This morning I trolled around in my blog archives to see what year Sunny came to live with us. Turns out it was 2005. December in fact.
I am SO unreliable about how much time has passed. It is universal in my overloaded brain. I have a warped sense of time.
But that's not what's on my mind this morning... really.
What is on my mind is how flat I feel emotionally these days.
It is so easy to place the blame on the cacophony of the election chaos. And that does play a part in my distracted state.
Also it seems that my sense of humor has gone on some sort of extended leave of absence. I am so used to relying on it to help me through the rough patches, that I find myself at a near standstill when some little blip comes along in my daily routine.
I can't call it despair, that is not at all accurate. Ennui is not it either, because there is too much going on all around me to even GET to ennui. It's not that I am behind on taking care of business, because I have gotten a LOT of things completed this summer and fall.
Maybe it is just good old fashioned Future Shock, with a side of Harried Leisure Class thrown in to spice things up.
I don't have any answers or exit strategies for dealing with my condition today, I'm just making note of it.
I was daydreaming about spending about four or five days completely alone in a remote place. Perhaps listening to the wind blowing through pine trees would help clear my mind.
Alas, I have no such idyllic retreat, so I will have to continue to muddle along, keeping my commitments to a minimum for a little while.
One of those commitments, I do not regret getting into is my art class. I will be heading over there this afternoon, hauling my assignment with me. I sat down yesterday and did a colored pencil drawing of a design I saw on the internet, and believe it or not, I worked at it in while taking phone calls and dealing with dogs pestering me. It was uncharateristic of me to be able to focus amid such distraction.

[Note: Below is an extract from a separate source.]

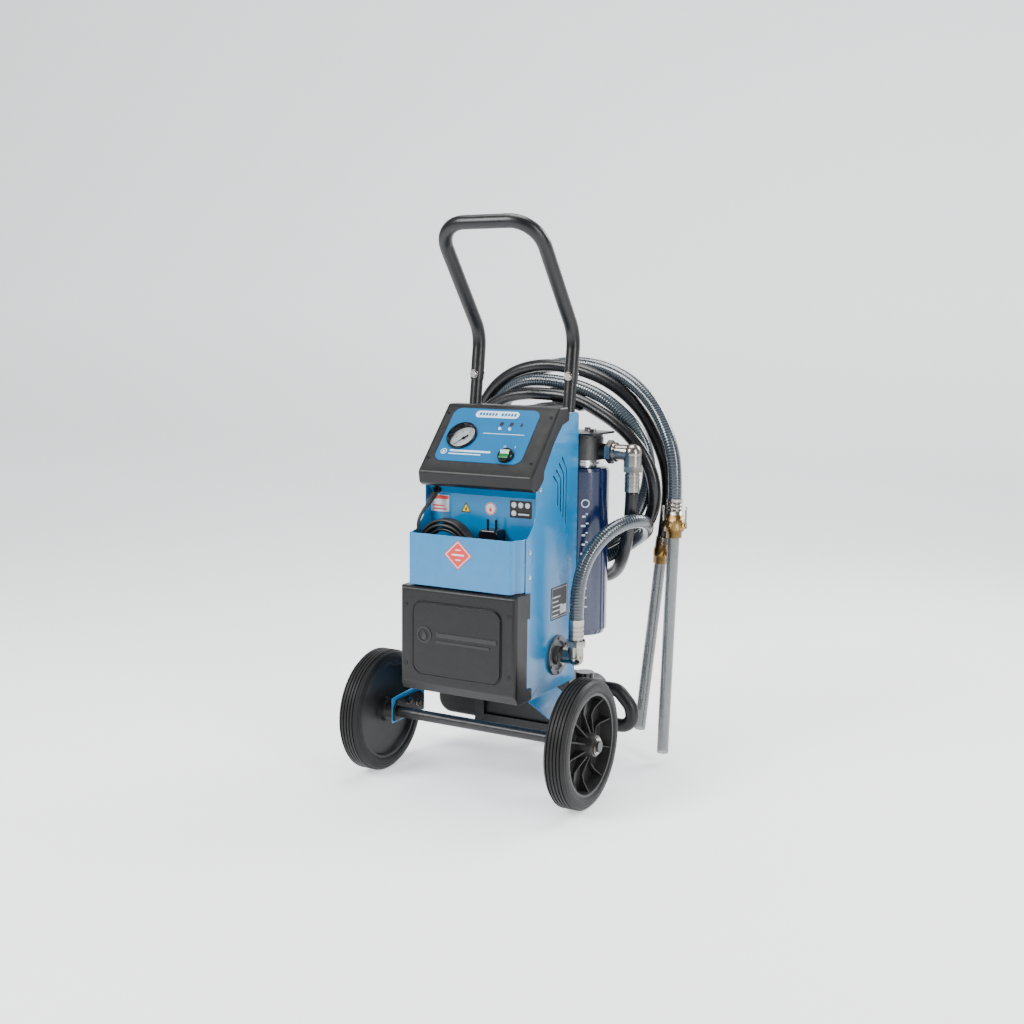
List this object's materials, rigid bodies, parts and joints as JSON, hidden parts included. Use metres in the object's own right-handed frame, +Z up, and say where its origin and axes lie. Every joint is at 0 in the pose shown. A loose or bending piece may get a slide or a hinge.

I just kept tinkering with it until it looked right to me.
Doing anything creative is such a relief for the mind and soul.
In order to do your creative work, certain switches need to be flipped off. The worry switch, the hyper-responsible switch, the vigilant switch, the 'should' switch. Everybody has to shut up while you are in the zone.

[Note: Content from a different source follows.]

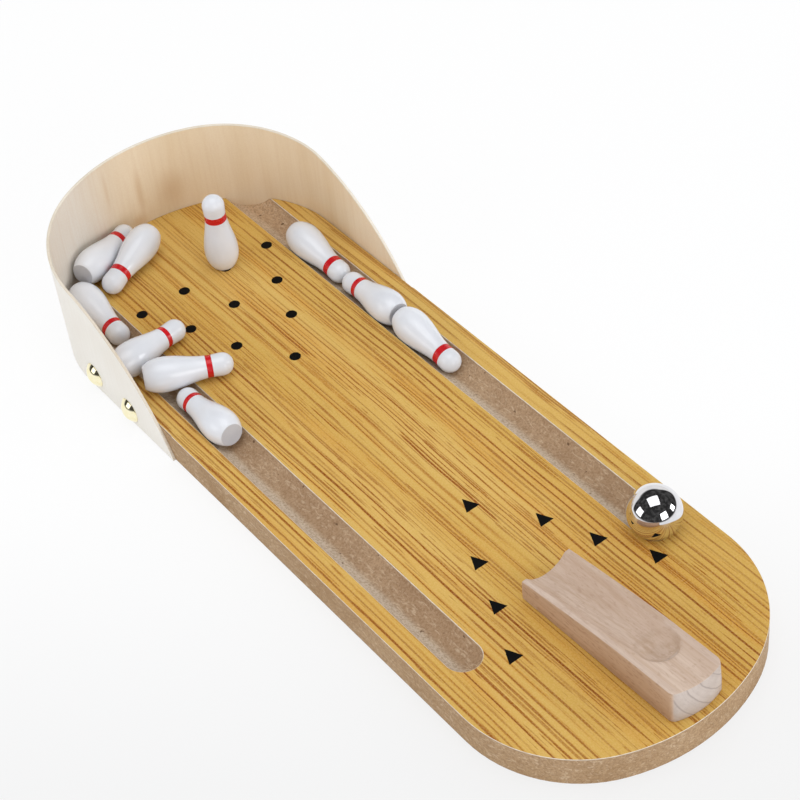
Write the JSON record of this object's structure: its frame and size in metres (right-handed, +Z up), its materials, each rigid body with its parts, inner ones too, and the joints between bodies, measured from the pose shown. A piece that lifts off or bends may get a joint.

I think it was Abraham Maslow who described this as a 'peak experience'. It's a state of being in the moment so much that everything else has to take a breather. It's really really good for us to go to this place from time to time.
There can be a lot of guilt piled on us from our society, if you aren't producing. Even our hobbies are supposed to be lucrative. My little drawing will never be worth money.
And it doesn't matter. It already fulfilled its purpose.
It helped keep me sane. That's worth a lot don't you think?
And now just to confuse the issue, I will make mention that I signed up and paid for my table at the annual craft fair where I will try to sell some of my knitting. I have decided this year I will be putting bargain basement prices on my things. I want to clear things out and start fresh. I'm hoping for a new direction, and these projects are preying on my mind from their little plastic storage containers.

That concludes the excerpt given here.